Philippine external account surplus dips to $1.4 billion end-June
The Philippines posted a lower balance of payments (BOP) surplus of $1.441 billion as of end-June amid a narrowing trade deficit and net inflows registered by the central bank.
Based on the latest data from the Bangko Sentral ng Pilipinas (BSP) released Friday, July 19, the first semester BOP tally is lower than last year’s $2.66 billion. It is also lower than end-May's $1.596 billion.
The BSP said the cumulative BOP surplus resulted from the narrowing trade-in goods deficit and from the net inflows from personal remittances. It was also attributed to inflows from the trade in services, net foreign direct investments, net foreign borrowings by the national government (NG), and net foreign portfolio investments.
Based on preliminary data from the Philippine Statistics Authority’s International Merchandise Trade Statistics, the trade deficit for January to May this year totaled $20.6 billion, which was lower than the $23.7 billion deficit posted in the same period in 2023.

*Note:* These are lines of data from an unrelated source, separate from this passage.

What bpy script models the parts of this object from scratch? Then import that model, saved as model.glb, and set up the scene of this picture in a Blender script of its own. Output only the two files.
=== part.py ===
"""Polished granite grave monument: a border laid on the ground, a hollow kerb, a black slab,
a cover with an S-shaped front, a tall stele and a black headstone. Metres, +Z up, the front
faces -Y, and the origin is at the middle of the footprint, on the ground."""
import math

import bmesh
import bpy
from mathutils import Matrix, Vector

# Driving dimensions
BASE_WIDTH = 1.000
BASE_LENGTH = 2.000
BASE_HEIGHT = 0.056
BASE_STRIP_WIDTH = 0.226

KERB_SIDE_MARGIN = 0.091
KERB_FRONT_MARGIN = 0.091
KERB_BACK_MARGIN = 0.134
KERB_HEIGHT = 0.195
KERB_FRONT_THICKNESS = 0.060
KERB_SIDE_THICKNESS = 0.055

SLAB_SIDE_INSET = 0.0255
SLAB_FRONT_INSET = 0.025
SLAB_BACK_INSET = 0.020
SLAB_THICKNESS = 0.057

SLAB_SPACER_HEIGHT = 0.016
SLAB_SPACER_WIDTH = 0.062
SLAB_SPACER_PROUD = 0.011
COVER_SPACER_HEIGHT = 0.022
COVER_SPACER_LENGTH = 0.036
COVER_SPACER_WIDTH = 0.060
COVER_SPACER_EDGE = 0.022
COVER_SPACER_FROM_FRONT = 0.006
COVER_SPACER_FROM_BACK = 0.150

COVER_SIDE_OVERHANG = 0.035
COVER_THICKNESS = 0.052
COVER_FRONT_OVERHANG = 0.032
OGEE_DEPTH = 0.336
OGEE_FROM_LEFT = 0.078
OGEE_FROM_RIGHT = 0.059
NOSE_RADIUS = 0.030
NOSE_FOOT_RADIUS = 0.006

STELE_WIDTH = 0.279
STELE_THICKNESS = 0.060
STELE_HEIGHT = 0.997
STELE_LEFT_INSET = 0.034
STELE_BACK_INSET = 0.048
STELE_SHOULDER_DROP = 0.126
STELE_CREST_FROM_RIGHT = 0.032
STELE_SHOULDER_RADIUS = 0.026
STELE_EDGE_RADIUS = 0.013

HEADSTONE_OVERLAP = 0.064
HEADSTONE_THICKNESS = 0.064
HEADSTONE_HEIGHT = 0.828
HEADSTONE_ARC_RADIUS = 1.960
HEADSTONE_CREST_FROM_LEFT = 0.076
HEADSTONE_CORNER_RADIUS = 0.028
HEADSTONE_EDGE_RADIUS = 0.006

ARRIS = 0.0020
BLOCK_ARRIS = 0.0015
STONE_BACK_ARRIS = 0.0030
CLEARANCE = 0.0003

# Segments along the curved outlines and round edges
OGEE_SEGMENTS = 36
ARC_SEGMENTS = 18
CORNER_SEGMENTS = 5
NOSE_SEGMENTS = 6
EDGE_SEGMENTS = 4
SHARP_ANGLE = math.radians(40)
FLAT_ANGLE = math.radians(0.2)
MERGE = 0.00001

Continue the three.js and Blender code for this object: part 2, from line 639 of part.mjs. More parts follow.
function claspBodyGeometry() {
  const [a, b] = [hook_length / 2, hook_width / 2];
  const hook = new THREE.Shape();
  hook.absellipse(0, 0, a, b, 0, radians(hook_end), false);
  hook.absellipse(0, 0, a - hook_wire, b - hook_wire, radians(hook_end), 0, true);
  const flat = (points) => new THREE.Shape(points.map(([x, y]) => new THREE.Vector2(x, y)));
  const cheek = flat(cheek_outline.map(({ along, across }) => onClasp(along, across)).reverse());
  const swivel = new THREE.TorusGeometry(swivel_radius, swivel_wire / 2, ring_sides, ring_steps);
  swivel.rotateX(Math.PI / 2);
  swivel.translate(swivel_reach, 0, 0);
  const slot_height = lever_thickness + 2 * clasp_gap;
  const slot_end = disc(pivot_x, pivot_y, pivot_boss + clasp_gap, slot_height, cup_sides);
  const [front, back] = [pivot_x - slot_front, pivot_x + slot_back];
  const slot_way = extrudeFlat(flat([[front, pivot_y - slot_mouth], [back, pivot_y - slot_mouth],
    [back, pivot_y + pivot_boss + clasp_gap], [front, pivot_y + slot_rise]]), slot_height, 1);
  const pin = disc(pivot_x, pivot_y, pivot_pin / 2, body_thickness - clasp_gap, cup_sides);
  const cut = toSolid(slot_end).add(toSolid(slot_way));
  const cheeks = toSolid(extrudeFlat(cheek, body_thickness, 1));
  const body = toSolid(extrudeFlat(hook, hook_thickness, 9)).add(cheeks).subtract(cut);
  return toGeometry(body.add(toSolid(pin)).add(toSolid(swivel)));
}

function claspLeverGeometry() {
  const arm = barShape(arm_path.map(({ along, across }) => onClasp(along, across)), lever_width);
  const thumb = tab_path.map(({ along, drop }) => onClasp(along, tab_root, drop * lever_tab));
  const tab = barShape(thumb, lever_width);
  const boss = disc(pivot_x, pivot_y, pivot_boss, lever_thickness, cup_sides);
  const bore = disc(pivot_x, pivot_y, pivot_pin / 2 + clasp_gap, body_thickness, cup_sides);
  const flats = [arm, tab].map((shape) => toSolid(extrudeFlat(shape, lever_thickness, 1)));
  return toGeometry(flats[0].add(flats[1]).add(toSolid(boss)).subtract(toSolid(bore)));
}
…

For the month of June alone, the country incurred a BOP deficit of $155 million, reversing the significant $1.997 billion surplus in May due to the NG payments of its foreign currency debt obligations.
The June shortfall was lower from $606 million same time last year.
The BOP summarizes a country’s economic transactions with the rest of the world for a specific period. It is an accounting of the economic dealings between residents and non-residents. A BOP surplus position means there are more exports or inflows than imports or outflows, while a deficit position is the opposite.
Meanwhile, the BSP also announced the final gross international reserves (GIR) number on Friday of $105.188 billion as of end-June.
The BSP releases two GIR data in a month: a preliminary and a final GIR. The preliminary GIR, reported on July 8, was $104.7 billion.
The BSP said the “latest GIR level represents a more than adequate external liquidity buffer equivalent to 7.7 months’ worth of imports of goods and payments of services and primary income.” It is also equivalent to six times the country’s short-term external debt based on original maturity and 3.8 times based on residual maturity.
Last June 13, the BSP’s policy-making arm, the Monetary Board, revised the BOP forecasts for 2024 and 2025 on the back of the changing external accounts, the expected global economic recovery, and the country’s lower inflation.
For 2024, the BSP forecasts a higher BOP surplus of $1.6 billion versus its March estimate of only $700 million.
For 2025, the BSP is projecting a $1.5 billion BOP surplus, an improvement from its previous estimate of a $500 million deficit.
As for the GIR, the BSP also forecasts the US dollar reserves to close at $104 billion by the end of 2024. For 2025, the GIR is expected to be higher at $105 billion.
The BSP revised the previous BOP projections on account of the faster pace of global growth, easing global inflation and the recovery in the global electronics demand. The downside to the projections however could come from the moderate China growth and increased political and economic uncertainty including geopolitical tensions and weather-related shocks.